The answer is yes. Thomas and his co-writer Diane Ruggiero have penned a self-avowed love letter to the fans of the series, but grounded it in a solid thriller with compelling characters and bright comic moments.

After a short recap of Veronica’s (Kristen Bell) high school private investigator days, the movie leaps ahead nine years after the last episode of the TV series to show us where the title character ended up. She left the bizarrely corrupt town of Neptune, CA and has closed the door very firmly on her past, as she prepares to take the bar exam and work as a high-powered corporate New York attorney. But it’s her past that’s getting her in the door for job interviews, like it or not.

READ MORE: Jason Dohring on Stepping Back Into The Role of Bad Boy Logan Echolls For The ‘Veronica Mars’ Movie

After her old teen flame Logan (Jason Dohring) is accused of murdering one of their fellow high-school classmates, Veronica ventures back to Neptune, trying not to get sucked into a growing mystery. She’s also hoping to avoid her 10-year high school reunion, but there’s no way this film would miss the opportunity to show us such a quantity of characters from the TV series in a single setting.


Sequences like the reunion are part of the many ways Thomas caters to the “Veronica Mars” fanbase that funded the film in a record-breaking Kickstarter campaign. Fortunately, the film winks at the fans without patronizing them, and without making other audiences members feel left out. Minor but beloved characters appear briefly, and the theme song pops up unexpectedly (performed by Alejandro Escovedo). Thomas might have underestimated fans’ enthusiasm, however, and doesn’t allow enough time for audience reactions to happen without stepping on the next lines. (He needed maracas, a la “Some Like It Hot.”)

A well-paced, well-structured mystery keeps the film exciting for all audience members, with shades of Hitchcock and “Charade” lurking around several scenes and characters. The dark silhouettes and sinister framing in several shots provide reminders that these mysteries are grim situations Nancy Drew never had to deal with.

It’s the characters and their relationships that anchor “Veronica Mars,” working in tandem with suspenseful aspects of the movie to keep it engaging. Veronica’s relationship with her dad (Enrico Colantoni) has always been my favorite part of the series, and it’s just as sweet and funny here. The scene where Veronica returns to her father’s office for the first time to surprise him hits all the right notes… and economically shows the futility of her desire to shut out the past.

Veronica is far more interesting in Neptune than in New York.
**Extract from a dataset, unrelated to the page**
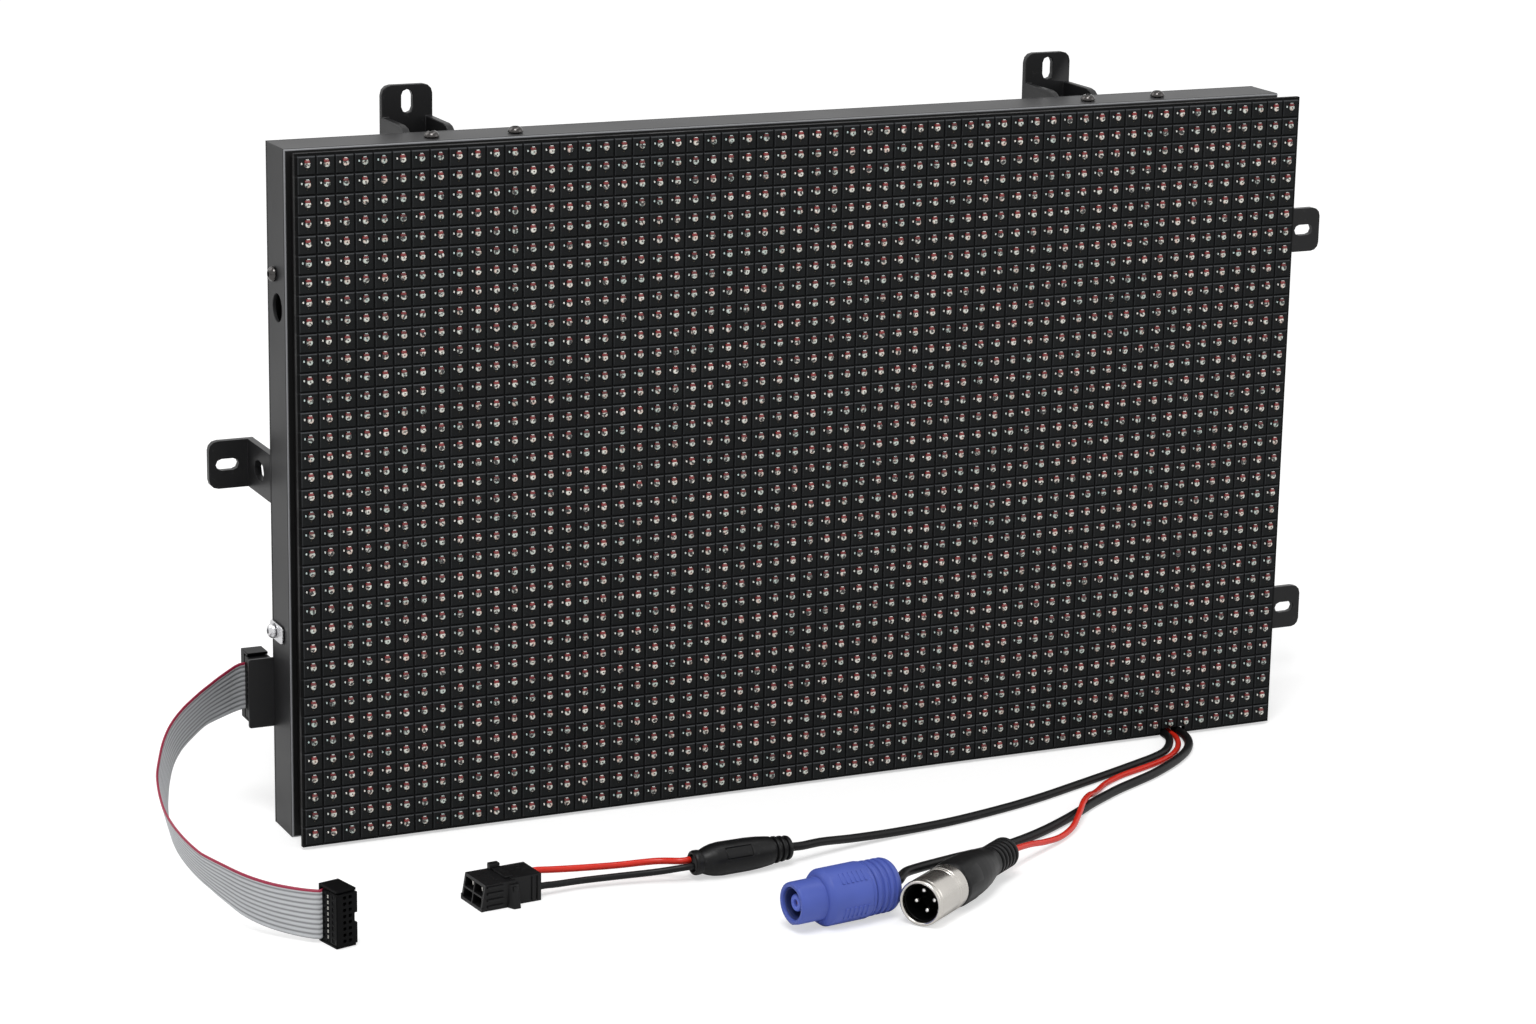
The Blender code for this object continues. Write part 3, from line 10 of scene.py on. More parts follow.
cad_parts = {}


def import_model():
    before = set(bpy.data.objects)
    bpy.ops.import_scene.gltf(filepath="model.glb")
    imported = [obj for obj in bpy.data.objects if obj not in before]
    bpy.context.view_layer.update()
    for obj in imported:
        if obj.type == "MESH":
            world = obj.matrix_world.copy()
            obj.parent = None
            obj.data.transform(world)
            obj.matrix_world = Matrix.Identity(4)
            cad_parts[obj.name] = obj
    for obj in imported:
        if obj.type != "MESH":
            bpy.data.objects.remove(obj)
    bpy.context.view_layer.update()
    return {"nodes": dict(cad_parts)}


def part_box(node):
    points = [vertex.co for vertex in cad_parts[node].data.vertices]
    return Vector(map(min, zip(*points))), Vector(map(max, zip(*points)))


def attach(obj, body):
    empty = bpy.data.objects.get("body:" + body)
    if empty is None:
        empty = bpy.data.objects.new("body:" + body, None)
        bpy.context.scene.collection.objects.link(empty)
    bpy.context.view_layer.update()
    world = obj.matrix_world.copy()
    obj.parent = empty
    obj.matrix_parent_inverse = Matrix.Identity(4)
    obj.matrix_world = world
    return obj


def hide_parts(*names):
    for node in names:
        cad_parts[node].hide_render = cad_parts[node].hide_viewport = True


bl_info = {
    "name": "LED matrix panel",
    "version": (1, 0, 0),
    "blender": (4, 5, 0),
    "location": "View3D > Sidebar > LED panel",
    "description": "Dresses the packed LED matrix panel with its tiles, LEDs, plugs and leads",
    "category": "Object",
}

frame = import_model()
MM = 0.001
GAP = 0.3 * MM
MERGE = 0.01 * MM
ORDER = Vector((0.83, 0.47, 0.31))


def tone(red, green, blue):
    """A colour as a screen shows it, 0 to 255, made linear."""
    levels = (value / 255 for value in (red, green, blue))
    return tuple(v / 12.92 if v <= 0.04045 else ((v + 0.055) / 1.055) ** 2.4 for v in levels)


def length_property(name, description, default):
    settings = {"name": name, "description": description, "default": default}
    return FloatProperty(unit="LENGTH", precision=5, **settings)


def colour_property(name, description, default):
    settings = {"name": name, "description": description, "default": default}
    return FloatVectorProperty(subtype="COLOR", size=3, min=0, max=1, **settings)


def level_property(name, description, default):
    return FloatProperty(name=name, description=description, default=default, min=0)


# Settings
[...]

She has a smart mouth on her. She’s absolutely fearless. She hates injustice and wants to get to the bottom of anything that smells fishy. This is a character I want to have a beer with (and not at a bad karaoke dive), as opposed to the corporate-lawyer-to-be in the prim suit with the boyfriend who works for “This American Life.” It’s easy to see that Veronica can’t escape what’s bred in the bone, to paraphrase Robertson Davies.

The supporting characters drawn with the broadest strokes work best in the film. Ryan Hansen as Dick Casablancas gives the film its goofiest comic moments… apart from a couple of cameos by familiar faces in a nightclub scene. Venal Sheriff Don Lamb (Jerry O’Connell), loopy groupie Ruby Jetson (Gaby Hoffman) and Krysten Ritter’s party girl Chloe — I mean Gia — are over the top but entertaining. Unfortunately, Jason Dohring as Logan is a character whose passionate personality traits are talked about more than shown — if you haven’t watched the show, he seems little more than the Wronged Woman stereotype with a gender reversal.

Because the movie Veronica Mars is set nearly a decade after the TV show, it lacks the high school stratification setting many fans believed was integral to the series. (For those of us who prefer mysteries over mean girls, this is a boon.) And at times, the voiceover narration, a stock feature of the show,  feels excessive and unnecessary here — too much telling, not enough showing. On the other hand, the snappy dialogue, another carryover from the series, gives “Veronica Mars” a sassy edge, balancing suspense and smartassery quite successfully for all viewers.